Conclusion: The payout to the statutory/operational creditor was held to be in accordance with Section 30(2); no interference with the plan on this ground.
Issue 2 - Re-opening valuation and liquidation value at plan approval
Legal framework: Valuation for CIRP proceeds under the CIRP Regulations (Regulation 35) and CoC reliance on such valuation when approving/accepting plans.
Precedent treatment: The Adjudicating Authority and Tribunal treated valuation adopted during CIRP and accepted by the CoC as the basis for the resolution plan; the Tribunal held that valuation challenges are not ordinarily to be entertained at approval stage.
Interpretation and reasoning: Valuation was carried out in accordance with Regulation 35 and relied upon by the CoC; allowing collateral attack on valuation at the approval stage would undermine the CoC process and finality of bids.
Ratio vs.

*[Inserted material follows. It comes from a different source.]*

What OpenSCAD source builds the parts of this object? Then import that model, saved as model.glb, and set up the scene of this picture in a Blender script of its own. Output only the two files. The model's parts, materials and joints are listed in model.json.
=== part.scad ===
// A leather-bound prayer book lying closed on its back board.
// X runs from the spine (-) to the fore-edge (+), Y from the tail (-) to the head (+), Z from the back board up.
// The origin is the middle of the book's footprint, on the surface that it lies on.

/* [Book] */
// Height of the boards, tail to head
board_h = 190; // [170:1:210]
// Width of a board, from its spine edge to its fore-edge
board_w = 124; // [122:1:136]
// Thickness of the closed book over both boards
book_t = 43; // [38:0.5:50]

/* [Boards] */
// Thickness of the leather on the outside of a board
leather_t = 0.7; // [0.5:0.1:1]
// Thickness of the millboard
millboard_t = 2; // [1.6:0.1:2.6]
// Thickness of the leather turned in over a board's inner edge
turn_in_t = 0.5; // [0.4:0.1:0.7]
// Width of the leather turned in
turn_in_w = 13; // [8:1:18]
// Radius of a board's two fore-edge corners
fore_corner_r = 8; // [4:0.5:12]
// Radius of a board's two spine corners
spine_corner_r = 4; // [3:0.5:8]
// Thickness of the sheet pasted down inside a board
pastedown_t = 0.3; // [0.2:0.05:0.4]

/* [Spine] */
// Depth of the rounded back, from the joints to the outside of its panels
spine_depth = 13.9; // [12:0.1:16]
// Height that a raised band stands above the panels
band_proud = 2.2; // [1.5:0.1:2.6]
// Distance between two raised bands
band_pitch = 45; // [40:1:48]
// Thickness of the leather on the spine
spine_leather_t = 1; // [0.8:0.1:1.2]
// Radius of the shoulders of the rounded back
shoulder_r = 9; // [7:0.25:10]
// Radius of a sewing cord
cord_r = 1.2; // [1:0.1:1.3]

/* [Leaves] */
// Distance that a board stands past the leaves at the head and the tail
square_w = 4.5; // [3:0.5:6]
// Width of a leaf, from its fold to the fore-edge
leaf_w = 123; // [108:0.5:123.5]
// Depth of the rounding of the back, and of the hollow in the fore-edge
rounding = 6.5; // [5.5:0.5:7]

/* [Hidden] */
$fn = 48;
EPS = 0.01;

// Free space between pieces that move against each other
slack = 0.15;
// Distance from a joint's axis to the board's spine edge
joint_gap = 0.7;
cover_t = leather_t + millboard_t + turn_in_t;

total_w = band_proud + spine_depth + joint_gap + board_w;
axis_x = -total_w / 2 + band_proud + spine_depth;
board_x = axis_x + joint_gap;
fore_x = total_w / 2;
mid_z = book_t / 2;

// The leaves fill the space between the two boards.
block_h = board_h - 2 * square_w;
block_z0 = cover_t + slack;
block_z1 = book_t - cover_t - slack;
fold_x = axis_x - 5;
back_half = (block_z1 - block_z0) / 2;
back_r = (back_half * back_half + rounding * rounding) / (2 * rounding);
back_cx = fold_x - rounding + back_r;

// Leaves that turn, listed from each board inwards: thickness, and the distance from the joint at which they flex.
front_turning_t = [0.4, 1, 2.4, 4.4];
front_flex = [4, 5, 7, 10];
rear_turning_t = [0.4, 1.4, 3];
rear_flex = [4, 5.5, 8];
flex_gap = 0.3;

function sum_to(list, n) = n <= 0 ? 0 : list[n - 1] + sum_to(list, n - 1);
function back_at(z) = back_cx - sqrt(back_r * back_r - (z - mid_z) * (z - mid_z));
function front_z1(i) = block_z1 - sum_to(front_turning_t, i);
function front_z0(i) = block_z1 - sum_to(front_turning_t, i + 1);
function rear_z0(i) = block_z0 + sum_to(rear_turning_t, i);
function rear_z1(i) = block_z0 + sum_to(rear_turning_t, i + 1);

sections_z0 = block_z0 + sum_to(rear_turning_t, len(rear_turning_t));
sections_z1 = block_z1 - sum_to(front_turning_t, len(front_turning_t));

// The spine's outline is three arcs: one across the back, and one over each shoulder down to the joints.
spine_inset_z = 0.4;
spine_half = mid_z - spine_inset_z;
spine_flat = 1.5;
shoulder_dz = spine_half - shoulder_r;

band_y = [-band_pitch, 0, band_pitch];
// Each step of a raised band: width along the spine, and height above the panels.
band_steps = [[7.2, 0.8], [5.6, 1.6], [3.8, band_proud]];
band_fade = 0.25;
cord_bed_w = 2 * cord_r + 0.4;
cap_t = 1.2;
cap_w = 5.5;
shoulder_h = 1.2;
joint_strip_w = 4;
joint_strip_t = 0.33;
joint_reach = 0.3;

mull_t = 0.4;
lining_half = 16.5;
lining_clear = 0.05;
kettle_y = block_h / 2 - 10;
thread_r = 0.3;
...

Obiter: Ratio - valuation accepted by CoC under CIRP Regulations is not a ground for rejecting a resolution plan at approval unless material illegality or mala fides is demonstrated.
Conclusion: Valuation and liquidation value objections were not permitted to vitiate approval of the resolution plan; no interference on this ground.
Issue 3 - Treatment of lease premium (and similar charges) falling due during CIRP as CIRP costs
Legal framework: CIRP costs are defined under the Code and applicable jurisprudence on whether amounts like lease premiums due during CIRP qualify as CIRP costs.
Precedent treatment: The Tribunal followed its prior coordinate-bench decisions which held that lease premium may not be treated as CIRP cost, but acknowledged a later protective direction in a higher appeal (Civil Appeal No. 901 of 2023) that may afford protection to the authority in certain circumstances.
Interpretation and reasoning: The Tribunal considered a recent coordinate-bench decision which declined to treat lease premium as CIRP cost and felt bound by it, while also acknowledging that if the Supreme Court ultimately holds such premiums to be CIRP costs, the resolution applicant would remain liable to pay the instalments so found due. The Tribunal therefore granted the same conditional protection to the creditor as had been recognized in the prior decision: the creditor is entitled to protection and may claim amounts if higher courts determine so.
Ratio vs. Obiter: Mixed - ratio that the Tribunal is bound by coordinate-bench precedent rejecting lease premium as CIRP cost; obiter/qualification that higher court outcome could mandate payment by the resolution applicant and that remedies/undertakings may be required in future plans.
Conclusion: No interference with the plan on the ground that premiums were not allowed as CIRP costs; however, the creditor is entitled to the same prospective protection/relief as set out in the cited Tribunal decision should higher authority determine such premiums to be CIRP costs (cross-reference to the protective direction summarized in para-25 of the cited decision).
Issue 4 - Assignment of proceeds of Section 66 actions to the resolution applicant
Legal framework: Section 66 empowers action for avoidance of transactions; distribution of recoveries is governed by the Code and the commercial terms of a resolution plan approved by the CoC subject to legal compliance.
Precedent treatment: The Tribunal recognized that the CoC's commercial decision to assign certain recoveries to a resolution applicant falls within its commercial wisdom unless the assignment is unlawful or contrary to the Code.
Interpretation and reasoning: The assignment of Section 66 proceeds in the resolution plan was the result of CoC approval and commercial negotiations; absent demonstrable illegality or perversity, the Tribunal will not substitute its view for the CoC's commercial judgment at the approval stage.
Ratio vs. Obiter: Ratio - CoC commercial wisdom in structuring plan components (including assignment of recoveries) is entitled to deference and not ordinarily interfered with on plan approval review.
Conclusion: Assignment of Section 66 proceeds to the resolution applicant was not interfered with by the Tribunal; objection on this ground rejected.
Issue 5 - Scope of interference with CoC commercial wisdom at plan approval
Legal framework: The adjudicatory role at plan approval is limited to checking compliance with statutory requirements and public policy, not substituting judicial views for CoC commercial decisions.
Precedent treatment: The Tribunal reiterated established principle that CoC's commercial wisdom is to be respected and courts/tribunals will not ordinarily interfere unless there is a violation of law or public policy.
Interpretation and reasoning: The objections raised were primarily commercial and related to CoC choices (payout structure, assignment of recoveries); absent legal infirmity, these choices were upheld.
Ratio vs. Obiter: Ratio - plan approval stage is not a forum to re-evaluate CoC commercial decisions; interference is limited to cases of illegality, non-compliance with statutory mandates, or contravention of public policy.
Conclusion: The Tribunal declined to interfere with the CoC's commercial decisions embodied in the resolution plan; appeal dismissed subject to the conditional protection regarding CIRP-cost character of premiums as noted above.